Can there really be subdivisions like love-poems, war poems, and political poems? How can a poet immediately react to the recent worldwide conundrum? Or better I should ask, is it mandatory to pen down something instant as a tip to protest or solidarity?

I have already said something about my non-journalistic, introspective reaction to social and political developments. The best examples of Bulgarian poetry, even from the periods of violent revolutionary struggles involving the entire nation and its poets in the first place, demonstrate a wonderful symbiosis between the personal and the public. I believe that the most powerful political poetry is the one that issues from a bleeding heart. In this sense, it would be wrong to try and compartmentalize poetry into thematic divisions, though such classifications are made again and again. My own anthology dedicated to trees, for instance, could be described as a poetic book about nature, but it is, of course, also about love and politics and life and death. Poetry is never confined to a single topic, like an essay; its movement is centrifugal and its ambition is all-encompassing. 

What is your favourite time of the day for writing?

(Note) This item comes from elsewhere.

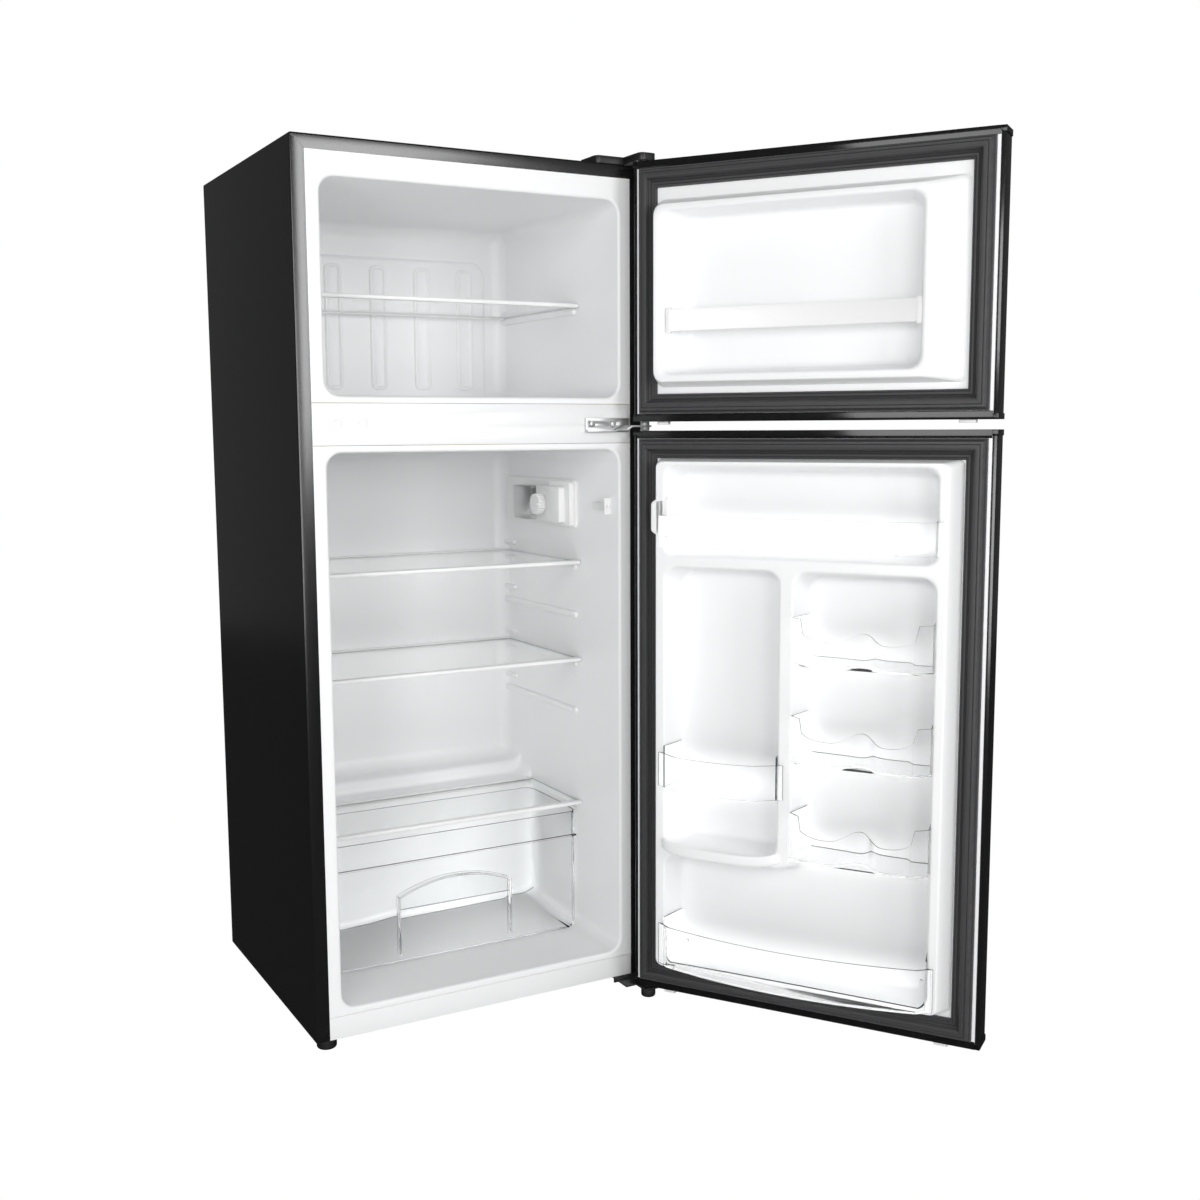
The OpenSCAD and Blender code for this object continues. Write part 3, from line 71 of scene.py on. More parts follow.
# %% [markdown]
# ## Two working frames, in millimetres
# Sheet metal and plastics are drawn in millimetres, from the corner of the cabinet or of a door. Two
# matrices carry such drawings to the row frame: one for the cabinet, and one for each door as it hangs at
# its stored angle. Both are read from the frame, so that a cabinet of another size moves every piece.

# %% Cabinet frame: x from the left side, y from the front flange, z from the floor
MM = 0.001
shell_low, shell_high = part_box("cabinet_shell")
CABINET = Matrix.Translation((shell_low.x, shell_low.y, 0)) @ Matrix.Scale(MM, 4)
cab_w = (shell_high.x - shell_low.x) / MM
cab_d = (shell_high.y - shell_low.y) / MM
base_z = shell_low.z / MM
top_z = shell_high.z / MM
print(f"cabinet {cab_w:.0f} x {cab_d:.0f} mm, from {base_z:.0f} to {top_z:.0f} mm over the floor")


# %% Door frames: x from the handle side, y out of the inner face, z from the door's bottom
def door_frame(body):
    """Matrix of an open door, and the door's height in millimetres."""
    joint = next(j for j in frame["joints"] if j["child"] == body)
    hinge = Vector(joint["pos_m"])
    hinge.z = 0
    opened = math.radians(-joint["range_deg"][0])
    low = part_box(body + "_bottom_cap")[0].z / MM
    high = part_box(body + "_top_cap")[1].z / MM
    hinge_x = (hinge.x - shell_low.x) / MM
    shift = Matrix.Translation((-hinge_x, HINGE_DEPTH, low))
    return Matrix.Translation(hinge) @ Matrix.Rotation(opened, 4, "Z") @ Matrix.Scale(MM, 4) @ shift, high - low


HINGE_DEPTH = 18
FREEZER_DOOR, freezer_door_h = door_frame("freezer_door")
FRIDGE_DOOR, fridge_door_h = door_frame("fridge_door")
print(f"doors {freezer_door_h:.0f} and {fridge_door_h:.0f} mm high")

# %% [markdown]
# ## Helpers for outlines and skins
# A vacuum-formed sheet has a radius at every corner, in plan and in section. So one helper rounds the
# corners of a line, another gives an upright rounded frame, and a loft joins a row of such frames into a
# smooth skin. Lofts keep the edge flow along each fold, where a boolean would leave ragged triangles.


# %% Lines and rings
def rounded_path(points, radii, steps=5, closed=False):
    """A polyline with its corners rounded. radii holds a radius for each point, 0 for a sharp one."""
    line = []
    count = len(points)
    for i, r in enumerate(radii):
        here = Vector(points[i])
        if r == 0 or (not closed and i in (0, count - 1)):
            line.append(here)
            continue
        back = (Vector(points[i - 1]) - here).normalized()
        ahead = (Vector(points[(i + 1) % count]) - here).normalized()
        half = back.angle(ahead) / 2
        centre = here + (back + ahead).normalized() * r / math.sin(half)
        first = here + back * r / math.tan(half) - centre
        last = here + ahead * r / math.tan(half) - centre
        start = math.atan2(first.y, first.x)
        turn = (math.atan2(last.y, last.x) - start + math.pi) % (2 * math.pi) - math.pi
        for k in range(steps + 1):
            a = start + turn * k / steps
            line.append(centre + Vector((r * math.cos(a), r * math.sin(a))))
    return line


def upright(rect, y, steps=6):
    """Ring of an upright rounded rectangle (x0, x1, z0, z1, radius) at depth y."""
    x0, x1, z0, z1, r = rect
    ring = []
    for cx, cz, start in ((x1 - r, z1 - r, 0), (x0 + r, z1 - r, 90), (x0 + r, z0 + r, 180), (x1 - r, z0 + r, 270)):
        for k in range(steps + 1):
            a = math.radians(start + 90 * k / steps)
            ring.append((cx + r * math.cos(a), y, cz + r * math.sin(a)))
    return ring


def shrink(rect, by, r=None):
    """A rounded rectangle moved in by the same distance on each side."""
    radius = max(rect[4] - by, 1) if r is None else r
    return (rect[0] + by, rect[1] - by, rect[2] + by, rect[3] - by, radius)


def between(a, b, t):
    """The rounded rectangle a share t of the way from a to b."""
    return tuple(p + (q - p) * t for p, q in zip(a, b))


class Shape:
    """Faces of one piece, in millimetres in the cabinet's or a door's frame."""

    def __init__(self):
        self.bm = bmesh.new()

    def loft(self, rings, closed=True):
        """Joins rings of equally many points, and returns their vertices."""
        loops = [[self.bm.verts.new(p) for p in ring] for ring in rings]
        for a, b in zip(loops, loops[1:]):
            for i in range(len(a) if closed else len(a) - 1):
                j = (i + 1) % len(a)
                self.bm.faces.new((a[i], a[j], b[j], b[i]))
        return loops

    def fill(self, loop):
        """Closes a ring of vertices with one face."""
        self.bm.faces.new(loop)

    def solid(self, rings):
        """A loft that is closed at both ends."""
        loops = self.loft(rings)
        self.fill(loops[0])
        self.fill(loops[-1])


print("helpers for lines, rings and lofts are ready")

# %% [markdown]
# ## From a shape to a piece
# Every piece ends the same way: its doubles are merged, its faces are turned outwards, its folds are shaded
# smooth up to an angle, and it rides on a body of the frame. A part whose construction shape is already
# right is copied from the frame, and only its knife edges are rolled over with a bevel, because a moulded
# or stamped edge always has a radius that catches the light.


# %% Finishing a piece
SHARP = math.radians(35)


def mesh_from(bm, name):
    """A mesh with a bmesh's faces, which frees the bmesh."""
    mesh = bpy.data.meshes.new(name)
    bm.to_mesh(mesh)
    bm.free()
    return mesh


def in_scene(name, data):
    """A new object in the scene."""
    obj = bpy.data.objects.new(name, data)
    bpy.context.scene.collection.objects.link(obj)
    return obj


def finish_mesh(mesh, name, body, materials, nodes, smooth=40):
    """Shades a mesh, hangs it on a body and hides the CAD nodes that it stands for."""
    for m in materials:
        mesh.materials.append(m)
    mesh.shade_smooth()
    mesh.set_sharp_from_angle(angle=math.radians(smooth))
    obj = in_scene(name, mesh)
    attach(obj, body)
    if nodes:
        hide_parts(*nodes)
    return obj


def piece(shape, name, place, body, materials, nodes=(), smooth=40, facing=None, wall=0):
    """Turns a Shape into a finished piece in the row frame. An open skin is turned to face a direction,
    and its back is laid wall millimetres behind it."""
    bm = shape.bm
    bmesh.ops.remove_doubles(bm, verts=bm.verts, dist=0.002)
    bmesh.ops.dissolve_degenerate(bm, edges=bm.edges, dist=0.001)
    bmesh.ops.recalc_face_normals(bm, faces=bm.faces)
    if facing and sum(f.calc_area() * f.normal.dot(Vector(facing)) for f in bm.faces) < 0:
        bmesh.ops.reverse_faces(bm, faces=bm.faces)
    if wall:
        bm.normal_update()
        bmesh.ops.solidify(bm, geom=bm.faces[:], thickness=wall)
    bmesh.ops.transform(bm, matrix=place, verts=bm.verts)
    return finish_mesh(mesh_from(bm, name), name, body, materials, nodes, smooth)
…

Well, when I am up to it, I feel I am most capable of writing between say ten in the morning and six in the evening, in the full light of day. But a poem often descends on me unexpectedly when I am already in bed after midnight, and at such times it always has priority over sleep, even if it should take hours to compose. Poems, in fact, surprise me quite frequently as I walk in the street or across a park and then I feel lucky if no acquaintance bumps suddenly into me, nor do I have to rush to an important meeting or appointment. Once the birth of a poem is interrupted, like the birth of a child, it cannot be resumed.

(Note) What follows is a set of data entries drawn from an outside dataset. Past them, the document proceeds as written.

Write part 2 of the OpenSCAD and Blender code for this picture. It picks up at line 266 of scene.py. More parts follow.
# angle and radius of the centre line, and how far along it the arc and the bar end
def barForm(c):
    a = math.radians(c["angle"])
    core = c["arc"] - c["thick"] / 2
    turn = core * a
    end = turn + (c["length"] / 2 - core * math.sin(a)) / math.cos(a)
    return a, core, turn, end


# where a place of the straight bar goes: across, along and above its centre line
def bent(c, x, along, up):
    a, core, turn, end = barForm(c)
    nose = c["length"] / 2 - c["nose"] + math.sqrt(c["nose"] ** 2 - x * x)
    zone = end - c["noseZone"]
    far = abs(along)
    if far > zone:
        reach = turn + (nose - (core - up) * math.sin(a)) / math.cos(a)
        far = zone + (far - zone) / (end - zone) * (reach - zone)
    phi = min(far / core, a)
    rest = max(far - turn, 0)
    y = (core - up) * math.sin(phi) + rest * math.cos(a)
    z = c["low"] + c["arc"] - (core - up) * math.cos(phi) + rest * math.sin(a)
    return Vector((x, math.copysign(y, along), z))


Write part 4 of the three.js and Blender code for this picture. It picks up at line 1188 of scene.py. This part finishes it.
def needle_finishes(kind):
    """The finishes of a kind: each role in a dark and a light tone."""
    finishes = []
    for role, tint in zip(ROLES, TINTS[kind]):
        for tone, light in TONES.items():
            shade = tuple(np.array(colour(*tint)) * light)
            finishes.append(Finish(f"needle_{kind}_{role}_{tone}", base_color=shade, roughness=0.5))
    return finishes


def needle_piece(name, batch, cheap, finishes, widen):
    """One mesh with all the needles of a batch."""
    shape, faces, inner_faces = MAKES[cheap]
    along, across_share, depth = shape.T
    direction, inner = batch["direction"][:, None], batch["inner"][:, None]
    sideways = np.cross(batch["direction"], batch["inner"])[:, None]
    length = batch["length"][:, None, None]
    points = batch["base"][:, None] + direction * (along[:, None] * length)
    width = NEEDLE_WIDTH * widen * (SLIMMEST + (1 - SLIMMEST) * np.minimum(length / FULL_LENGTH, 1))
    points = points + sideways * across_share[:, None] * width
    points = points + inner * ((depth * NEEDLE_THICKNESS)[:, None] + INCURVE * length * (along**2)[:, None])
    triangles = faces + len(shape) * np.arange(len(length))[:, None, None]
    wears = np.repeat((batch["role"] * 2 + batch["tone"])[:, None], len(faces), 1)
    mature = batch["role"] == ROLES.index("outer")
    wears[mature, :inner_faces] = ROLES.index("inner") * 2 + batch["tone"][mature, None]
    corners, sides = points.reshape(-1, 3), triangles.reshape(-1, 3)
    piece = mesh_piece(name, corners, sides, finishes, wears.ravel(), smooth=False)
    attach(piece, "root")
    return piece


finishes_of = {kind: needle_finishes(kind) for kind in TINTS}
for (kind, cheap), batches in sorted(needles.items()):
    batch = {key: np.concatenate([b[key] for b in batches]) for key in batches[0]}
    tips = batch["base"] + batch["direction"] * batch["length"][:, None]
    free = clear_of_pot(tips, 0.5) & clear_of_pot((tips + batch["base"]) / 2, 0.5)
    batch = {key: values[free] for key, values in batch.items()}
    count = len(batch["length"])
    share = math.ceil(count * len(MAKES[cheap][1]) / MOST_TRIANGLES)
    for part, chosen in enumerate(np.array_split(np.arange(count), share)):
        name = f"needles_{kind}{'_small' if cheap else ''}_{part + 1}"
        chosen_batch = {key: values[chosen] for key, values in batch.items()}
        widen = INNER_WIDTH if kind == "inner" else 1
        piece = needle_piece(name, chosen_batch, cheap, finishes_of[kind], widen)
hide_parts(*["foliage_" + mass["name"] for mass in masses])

We will like to have a brief profile of the Bulgarian literary tradition from you. Who according to you are the most promising ones?

Shurbanov in India: In a program of Translators’ Association of India. 1990.

When I was young, it wasn’t easy for a budding Bulgarian poet to make his or her debut. I first tried to publish a book when I turned twenty-three but it was not to happen until ten years later and even then it was in a collective volume of a dozen authors grouped together. At that time, all publishing houses in the socialist countries were owned by the state and closely monitored by the ideological authorities. Young poets were expected to write as the mouthpieces of society and their stuff had to be cheerful and optimistic. Now it is a totally different ballgame for the present-day young. There are plenty of independent publishers to choose from and you can get your poems unto print without any interference from the outside, especially if you are prepared to cover some of the production costs from your pocket. This is a great change for the better, of course. The downside of the new setup is that the quality of such publications is very uneven and it is not easy to sift the good books from the plethora of bad ones. There is little serious criticism and very few literary periodicals capable of providing advice and cultivating the taste of inexperienced readers. The new ease of going public makes some of the authors rather sloppy and uninterested in perfecting their craft. I am not sure I have read all the young poets worth reading, yet I would certainly recommend the work of Ivan Landzhev, Vladislav Hristov, Stefan Ivanov – perhaps a few others, but I hesitate to make a longer list. Let’s wait a little longer. Poetry is not a hurried business.  

What will be your advice to a young poet? 

If asked twice, I would say: Write only from your heart, not from the mind, though not mindlessly. And write the poem so as if it were a note to yourself, not a public oration designed to impress and captivate an impersonal audience. As John Stuart Mill puts it, “eloquence is heard, poetry is overheard”: allow the others to overhear the poetry, which you address to yourself. Only then will it take effect.

But don’t you think the advent (or invasion) of the online-based platforms (social media) where people can express themselves ‘freely’, has eradicated the concept of editing? It is of course a threat to the ‘high culture’ – does not matter whether one is sympathetic to the privileges of a few in this respect. It is true, on the other hand, this tendency, with the foil of a ‘democratic right’ for everybody has dismantled standard magazines form their positions in general psyche.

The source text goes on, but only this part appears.